G社はこの顧客に対し,チェーンの対象店に合計1,000台のデジタルサイネージを順次納品していく予定でした。すべて山洋電気製「DCファン」搭載の装置と仮定すると,ファンの変更だけで年間のCO2排出量は29,000kg削減でき,電気料金に換算すると146万円の削減に結び付きます。
さっそく評価用サンプルを取り寄せ,実機検証をおこないました。
「いくら消費電力が低減しても,冷却性能を満たしていなければ意味がありません。仕様表の最大風量・静圧だけをみると,十分な冷却ができないのではないかと心配になりましたが,検証の結果,問題がないことがわかりました。
疑問に思って山洋電気の営業に聞いてみると,「DCファン」は装置組み込み時に想定される“使用領域”にポイントを絞り込んで,羽根・フレーム形状とモータ回路を最適化していると教えてくれました。このポイントでは現行ファンより風量・静圧が得られるので当社の装置にぴったりだったのです。このアイデアには,なるほど!と思いましたね。」(M氏)
こうしてG社では山洋電気製「DCファン」の採用を決定。ほどなくファン以外の改善ポイントも決定し,いよいよ新モデルの量産に入りました。M氏はこう語っています。
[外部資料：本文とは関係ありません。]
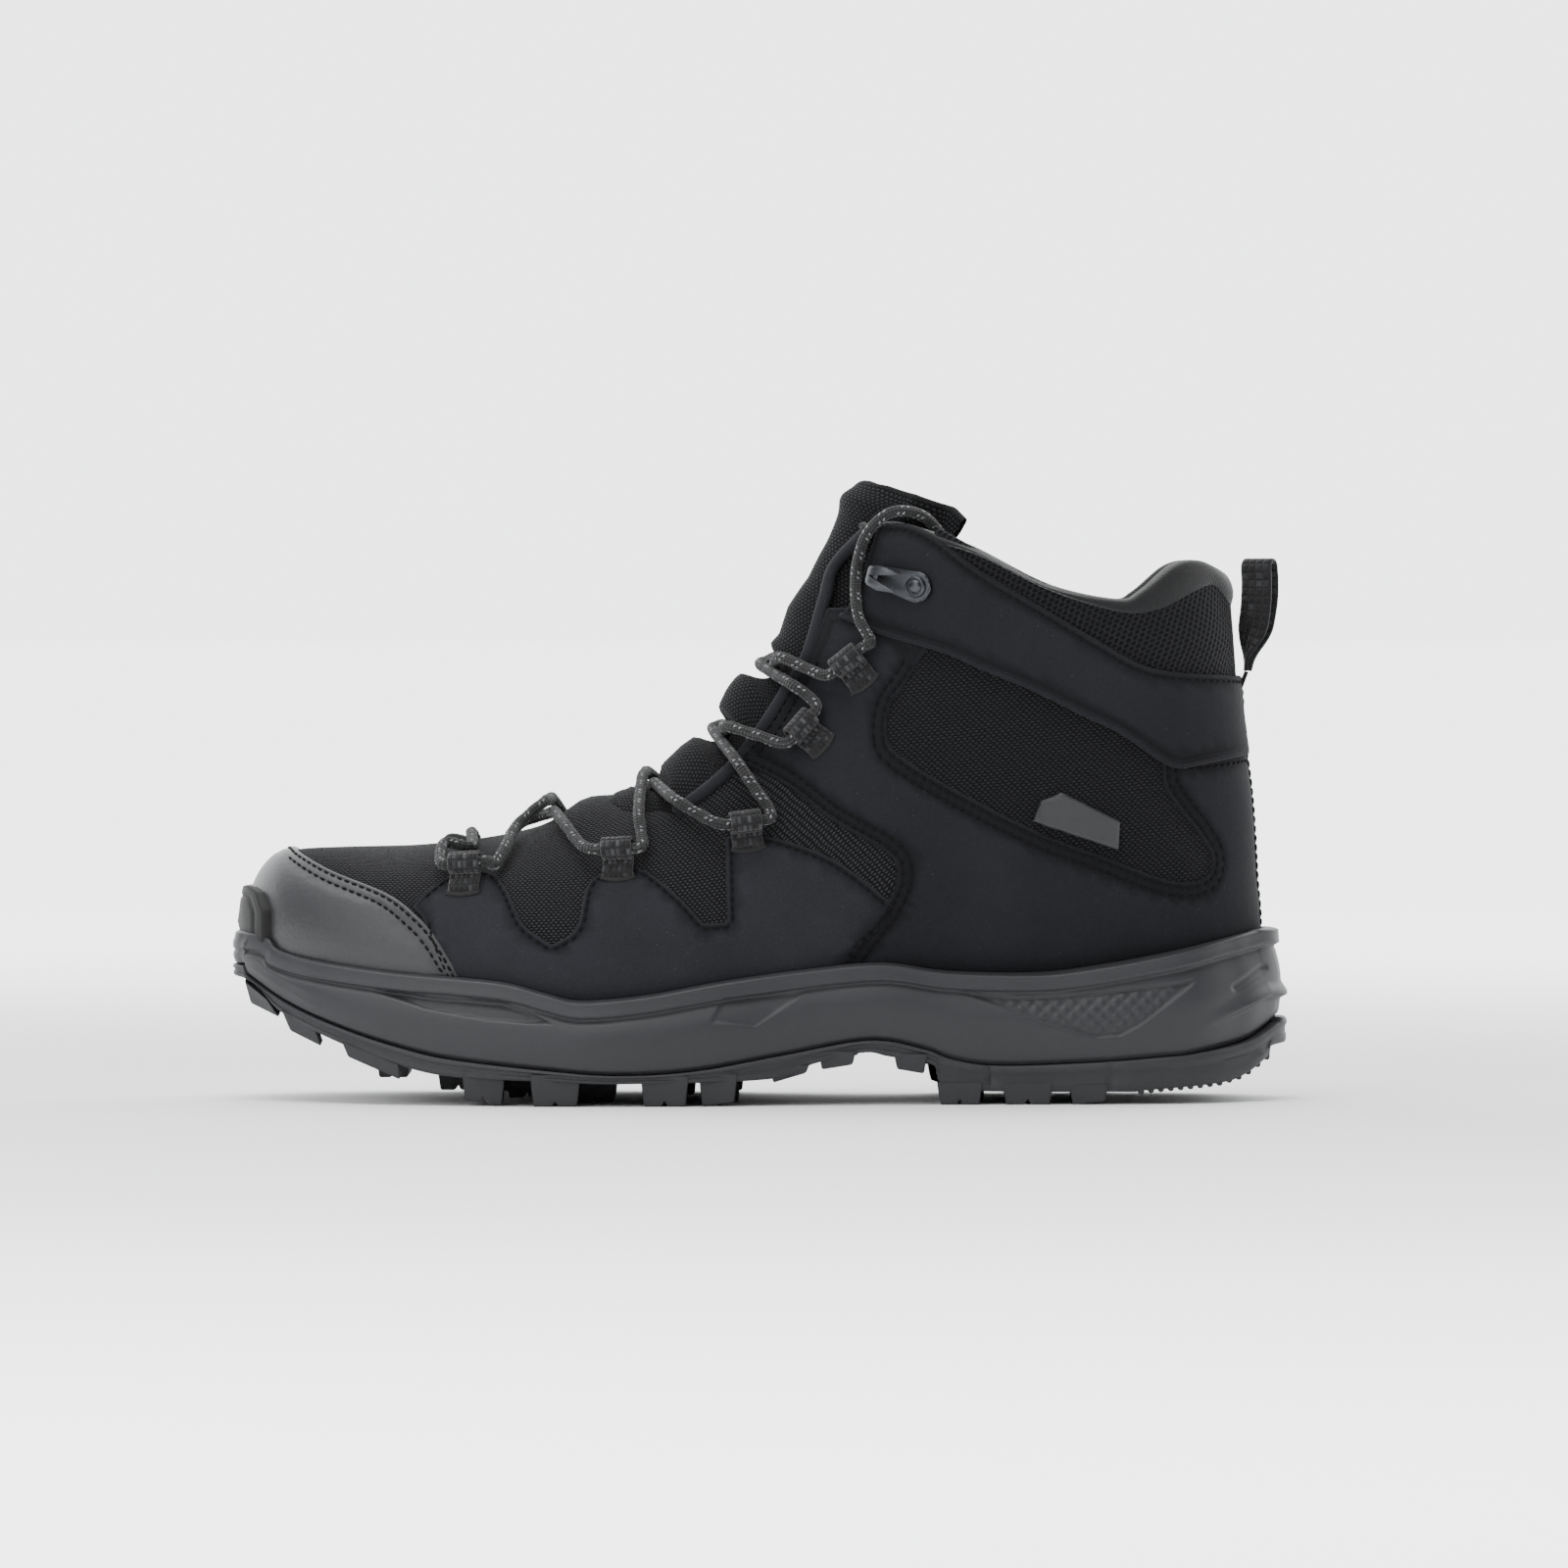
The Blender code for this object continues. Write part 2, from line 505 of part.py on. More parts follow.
def make_tongue():
    columns = [-1.5 + 3.0 * k / 12 for k in range(13)]
    under = shifted(THROAT, 6.0, -3.5)
    hx, hz = TONGUE_HINGE
    lower = [(-51, 120)] + shifted(TONGUE_BASE, -5, -5) + [p for p in under if p[1] < hz - 8]
    lower += [(hx + 16, hz - 10.2), (hx, hz - GAP), (hx - 14, hz + 6)]
    rows = [6.75 + 0.75 * k for k in range(14)]
    panel("tongue_lower", (tongue_inner, tongue_outer), lower, "mesh",
          rows=rows, columns=columns, ring=False)
    clear = shifted([p for p in THROAT if p[1] > hz - 6][:-1], -2.2, 0.8)
    upper = [(hx - 14, hz + 6.4), (hx, hz), (hx + 10.5, hz - 6.3)] + clear[1:]
    upper += [(27.0, 165.5), (31.0, 170.4), (38.0, 171.6), (50.5, 167.6), (60.5, 163.0)]
    upper += [(62.0, 163.5), (52.0, 169.8), (43.0, 175.2), (34.0, 179.3), (24.0, 181.0)]
    rows = [13.0 + 0.7 * k for k in range(12)]
    panel("tongue_upper", (tongue_inner, tongue_outer), upper, "mesh",
          rows=rows, columns=columns, ring=False)


# ---------------------------------------------------------------------------------- sole
def plan_half_widths(x):
    xs = [p[0] for p in PLAN]
    return (float(np.interp(x, xs, [p[1] for p in PLAN])) - CENTRE_LINE,
            float(np.interp(x, xs, [p[2] for p in PLAN])) + CENTRE_LINE)


def loft(sections):
    """Closed solid through a row of equal-count sections."""
    bm = bmesh.new()
    rings = [[bm.verts.new(p) for p in section] for section in sections]
    count = len(rings[0])
    for low, high in zip(rings, rings[1:]):
        for k in range(count):
            n = (k + 1) % count
            bm.faces.new((low[k], low[n], high[n], high[k]))
    bm.faces.new(rings[0])
    bm.faces.new(list(reversed(rings[-1])))
    bmesh.ops.triangulate(bm, faces=bm.faces)
    return bm


def sole_stations():
    xs = [p[0] for p in PLAN]
    extra = [-107.5, -77.5, -27, 2, 32, 51, 54, 62, 92, 118]
    return sorted(xs + extra)


def midsole_section(x):
    lateral, medial = plan_half_widths(x)
    low, top = read_line(SOLE_LINE, x), read_line(FEATHER, x)
    middle = low + 0.55 * (top - low)
    inset = 0.05 * (lateral + medial)
    top_lateral, top_medial = lateral - min(3.6, inset), medial - min(3.6, inset)
    return [(x, -lateral, low), (x, -lateral, middle), (x, -top_lateral, top),
            (x, top_medial, top), (x, medial, middle), (x, medial, low)]


def outsole_section(x):
    lateral, medial = plan_half_widths(x)
    top, low = read_line(SOLE_LINE, x) - GAP, read_line(TREAD_BASE, x)
    lateral, medial = lateral + 0.2, medial + 0.2
    inset = TREAD_CHAMFER
    return [(x, -lateral + inset, low), (x, -lateral, low + inset), (x, -lateral, top),
            (x, medial, top), (x, medial, low + inset), (x, medial - inset, low)]


# Tread lugs: front x, back x, bottom z at the front and at the back.
EDGE_LUGS = [(-148.3, -138.0, 28.3, 24.6), (-137.5, -126.0, 20.8, 16.6),
             (-119.3, -102.3, 13.7, 7.4), (-85.1, -72.8, 2.0, 0.0), (-65.4, -51.1, 0.0, 0.0),
             (-33.7, -20.0, 0.0, 0.0), (-17.0, -6.0, 0.0, 1.2), (3.4, 14.6, 6.6, 9.4),
             (17.4, 28.0, 10.3, 11.7), (39.1, 48.6, 10.3, 9.0), (51.6, 64.5, 0.0, 0.0),
             (70.5, 84.8, 0.0, 0.0), (89.7, 100.8, 0.0, 0.9)]
LUG_ROOT = 1.3                 # how far a lug reaches up into the tread plate
LUG_COVER = 0.4                # rubber left above a lug's root
HEEL_TEETH = 8
HEEL_TEETH_SPAN = (109.4, 149.0)
HEEL_TEETH_BASE = [(109.4, 2.6), (111.7, 3.1), (133.1, 4.9), (140.5, 6.9), (147.4, 11.7),
                   (150.0, 13.4)]
CENTRE_LUGS = [(-112.0, -100.0), (-94.0, -80.0), (-74.0, -60.0), (-54.0, -40.0), (-34.0, -20.0),
               (-14.0, -4.0), (56.0, 67.0), (74.0, 85.0), (91.0, 101.0)]


def lug(bm, x0, x1, y0, y1, z0, z1):
    """One tapered lug, from the floor up into the tread base, its roof as steep as the base."""
    draft = 0.8
    front, back = lug_roof(x0), lug_roof(x1)
    corners = [(x0 + draft, y0 + draft, z0), (x1 - draft, y0 + draft, z1),
               (x1 - draft, y1 - draft, z1), (x0 + draft, y1 - draft, z0),
               (x0, y0, front), (x1, y0, back), (x1, y1, back), (x0, y1, front)]
    v = [bm.verts.new(c) for c in corners]
    for quad in ((0, 3, 2, 1), (4, 5, 6, 7), (0, 1, 5, 4), (1, 2, 6, 5), (2, 3, 7, 6), (3, 0, 4, 7)):
        bm.faces.new([v[k] for k in quad])


def lug_roof(x):
    """Height inside the tread plate, which is straight between its stations."""
    stations = sole_stations()
    low = np.interp(x, stations, [read_line(TREAD_BASE, s) for s in stations])
    high = np.interp(x, stations, [read_line(SOLE_LINE, s) - GAP for s in stations])
    return min(low + LUG_ROOT, high - LUG_COVER)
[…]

「このファンを搭載することで,かなりの省エネ効果が期待できます。この結果には,お客さまにもおおいに満足していただけると思います。試作検証段階から量産にいたるまでの山洋電気の継続的なサポートは,新モデル開発の大きな力となりました。なによりも迅速かつ丁寧な対応のおかげで大量の製品をスムーズに納品することができ,感謝しています。これからもいろいろと相談に乗っていただきたいと思います。」